## Data
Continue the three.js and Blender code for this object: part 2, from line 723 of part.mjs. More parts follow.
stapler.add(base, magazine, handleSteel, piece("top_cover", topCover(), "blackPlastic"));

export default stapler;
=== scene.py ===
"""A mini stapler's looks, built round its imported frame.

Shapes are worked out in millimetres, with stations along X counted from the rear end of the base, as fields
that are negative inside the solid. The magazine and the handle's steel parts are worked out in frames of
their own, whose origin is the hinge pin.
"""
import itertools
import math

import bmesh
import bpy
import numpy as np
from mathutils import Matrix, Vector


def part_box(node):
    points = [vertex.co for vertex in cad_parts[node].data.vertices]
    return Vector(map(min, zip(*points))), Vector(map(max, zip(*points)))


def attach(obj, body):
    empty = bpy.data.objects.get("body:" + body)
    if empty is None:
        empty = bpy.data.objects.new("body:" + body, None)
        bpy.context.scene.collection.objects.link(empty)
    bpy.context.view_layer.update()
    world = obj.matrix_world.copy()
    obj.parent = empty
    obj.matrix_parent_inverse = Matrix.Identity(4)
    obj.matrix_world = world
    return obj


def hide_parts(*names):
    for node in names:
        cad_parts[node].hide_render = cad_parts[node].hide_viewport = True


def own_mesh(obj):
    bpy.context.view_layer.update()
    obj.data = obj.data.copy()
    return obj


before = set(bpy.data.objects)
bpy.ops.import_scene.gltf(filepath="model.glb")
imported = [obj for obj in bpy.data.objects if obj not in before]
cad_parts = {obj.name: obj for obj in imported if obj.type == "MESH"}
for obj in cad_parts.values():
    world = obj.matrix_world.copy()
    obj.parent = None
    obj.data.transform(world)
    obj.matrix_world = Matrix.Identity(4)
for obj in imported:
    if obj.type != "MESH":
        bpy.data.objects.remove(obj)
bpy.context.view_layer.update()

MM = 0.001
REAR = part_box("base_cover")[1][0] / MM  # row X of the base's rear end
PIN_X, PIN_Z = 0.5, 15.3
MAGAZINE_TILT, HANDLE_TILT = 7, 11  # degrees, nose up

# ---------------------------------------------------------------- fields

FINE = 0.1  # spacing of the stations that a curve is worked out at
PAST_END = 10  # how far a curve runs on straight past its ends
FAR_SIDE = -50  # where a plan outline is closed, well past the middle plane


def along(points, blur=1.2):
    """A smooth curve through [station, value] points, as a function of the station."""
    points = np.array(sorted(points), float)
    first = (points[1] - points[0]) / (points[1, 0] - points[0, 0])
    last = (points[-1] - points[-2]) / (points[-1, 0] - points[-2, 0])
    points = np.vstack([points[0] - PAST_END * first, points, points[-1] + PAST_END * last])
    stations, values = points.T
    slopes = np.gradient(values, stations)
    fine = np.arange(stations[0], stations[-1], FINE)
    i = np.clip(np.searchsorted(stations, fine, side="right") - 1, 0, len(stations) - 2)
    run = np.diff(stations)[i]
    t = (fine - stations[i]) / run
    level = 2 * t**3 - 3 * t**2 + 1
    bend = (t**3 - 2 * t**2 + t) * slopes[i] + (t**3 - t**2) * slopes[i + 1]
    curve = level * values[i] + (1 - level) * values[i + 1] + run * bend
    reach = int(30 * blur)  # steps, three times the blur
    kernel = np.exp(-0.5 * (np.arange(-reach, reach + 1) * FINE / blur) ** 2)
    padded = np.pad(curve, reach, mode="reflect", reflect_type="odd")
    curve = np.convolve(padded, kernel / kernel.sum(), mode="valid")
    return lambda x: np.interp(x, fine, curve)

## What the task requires
Repeat the listing exactly, from its first line to its last.

## Result for this exercise
Continue the three.js and Blender code for this object: part 2, from line 723 of part.mjs. More parts follow.
stapler.add(base, magazine, handleSteel, piece("top_cover", topCover(), "blackPlastic"));

export default stapler;
=== scene.py ===
"""A mini stapler's looks, built round its imported frame.

Shapes are worked out in millimetres, with stations along X counted from the rear end of the base, as fields
that are negative inside the solid. The magazine and the handle's steel parts are worked out in frames of
their own, whose origin is the hinge pin.
"""
import itertools
import math

import bmesh
import bpy
import numpy as np
from mathutils import Matrix, Vector


def part_box(node):
    points = [vertex.co for vertex in cad_parts[node].data.vertices]
    return Vector(map(min, zip(*points))), Vector(map(max, zip(*points)))


def attach(obj, body):
    empty = bpy.data.objects.get("body:" + body)
    if empty is None:
        empty = bpy.data.objects.new("body:" + body, None)
        bpy.context.scene.collection.objects.link(empty)
    bpy.context.view_layer.update()
    world = obj.matrix_world.copy()
    obj.parent = empty
    obj.matrix_parent_inverse = Matrix.Identity(4)
    obj.matrix_world = world
    return obj


def hide_parts(*names):
    for node in names:
        cad_parts[node].hide_render = cad_parts[node].hide_viewport = True


def own_mesh(obj):
    bpy.context.view_layer.update()
    obj.data = obj.data.copy()
    return obj


before = set(bpy.data.objects)
bpy.ops.import_scene.gltf(filepath="model.glb")
imported = [obj for obj in bpy.data.objects if obj not in before]
cad_parts = {obj.name: obj for obj in imported if obj.type == "MESH"}
for obj in cad_parts.values():
    world = obj.matrix_world.copy()
    obj.parent = None
    obj.data.transform(world)
    obj.matrix_world = Matrix.Identity(4)
for obj in imported:
    if obj.type != "MESH":
        bpy.data.objects.remove(obj)
bpy.context.view_layer.update()

MM = 0.001
REAR = part_box("base_cover")[1][0] / MM  # row X of the base's rear end
PIN_X, PIN_Z = 0.5, 15.3
MAGAZINE_TILT, HANDLE_TILT = 7, 11  # degrees, nose up

# ---------------------------------------------------------------- fields

FINE = 0.1  # spacing of the stations that a curve is worked out at
PAST_END = 10  # how far a curve runs on straight past its ends
FAR_SIDE = -50  # where a plan outline is closed, well past the middle plane


def along(points, blur=1.2):
    """A smooth curve through [station, value] points, as a function of the station."""
    points = np.array(sorted(points), float)
    first = (points[1] - points[0]) / (points[1, 0] - points[0, 0])
    last = (points[-1] - points[-2]) / (points[-1, 0] - points[-2, 0])
    points = np.vstack([points[0] - PAST_END * first, points, points[-1] + PAST_END * last])
    stations, values = points.T
    slopes = np.gradient(values, stations)
    fine = np.arange(stations[0], stations[-1], FINE)
    i = np.clip(np.searchsorted(stations, fine, side="right") - 1, 0, len(stations) - 2)
    run = np.diff(stations)[i]
    t = (fine - stations[i]) / run
    level = 2 * t**3 - 3 * t**2 + 1
    bend = (t**3 - 2 * t**2 + t) * slopes[i] + (t**3 - t**2) * slopes[i + 1]
    curve = level * values[i] + (1 - level) * values[i + 1] + run * bend
    reach = int(30 * blur)  # steps, three times the blur
    kernel = np.exp(-0.5 * (np.arange(-reach, reach + 1) * FINE / blur) ** 2)
    padded = np.pad(curve, reach, mode="reflect", reflect_type="odd")
    curve = np.convolve(padded, kernel / kernel.sum(), mode="valid")
    return lambda x: np.interp(x, fine, curve)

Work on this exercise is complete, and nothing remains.